In my opinion, RPKM and TPM seem to be for different purposes.

• Daniel J McGoldrick

The authors actually state “TPM is probably the most stable unit across experiments, though you still shouldn’t compare it across experiments” You munged the quote and meaning. There is no “never” and certainly the implication that RPKM or FPKM would be better is false.

3. I think you need to replace ‘gene’ with ‘transcript’. It’s not gene length that counts, but transcript length

4. Hi,
I currently work with qPCR, but just recently was introduced to RNA-Seq ways to report results when a paper about the whole transcriptome of the organism I work with came out. It happens that I would like to compare my qPCR results with the results reported in the transcriptome paper (which are in RPKM) and I don’t know if I can. I’m reading a lot of papers, trying to understand it better, but I couldn’t come to a conclusion yet. Could you give me a hand, please?

Is it possible to compare qPCR results to RNA-Seq results?

Many thanks!

• You can’t compare the “numbers”, but you can compare the results of the analysis or use the evidence to support your claims.

5. “TPM is very similar to RPKM and FPKM. The only difference is the order of operations. Here’s how you calculate TPM”, if the only difference is the order of operations, then the TPM is always equal to RPKM, then why we need to have TPM at all?

• This is similar to why the order of operations like multiplication, addition, brackets matters. Look at the toy examples. The resulting RPKMs and TPMs are not multiples of each other, but yield different proportions for genes/samples.

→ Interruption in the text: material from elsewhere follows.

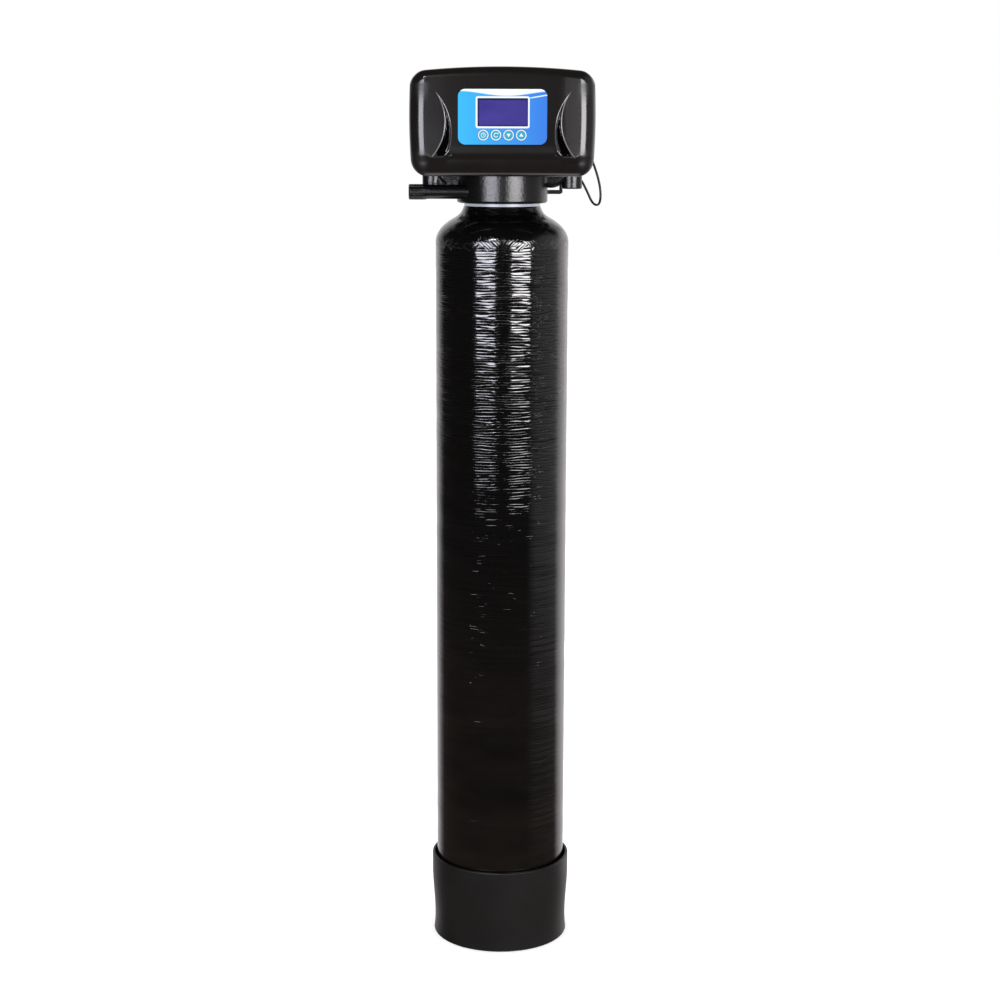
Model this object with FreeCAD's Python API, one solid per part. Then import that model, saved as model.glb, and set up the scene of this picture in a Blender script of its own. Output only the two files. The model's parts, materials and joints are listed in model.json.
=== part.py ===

6. There is any paper that discuss de best efficacy (like your video) of TPM?

7. If RPKM is obtained first by normalizing the sequencing depth and then the gene length in kb. Is there any reason why it wasn’t coined RPMK instead? Because RPMK seems to be more correctly reflect the order of operation.

8. Can we directly correlate FPKM/TPM to expression? In other words, does high FPKM/TPM values mean high expression for a gene?

Or how do I find the highly expressed genes within a RNAseq sample?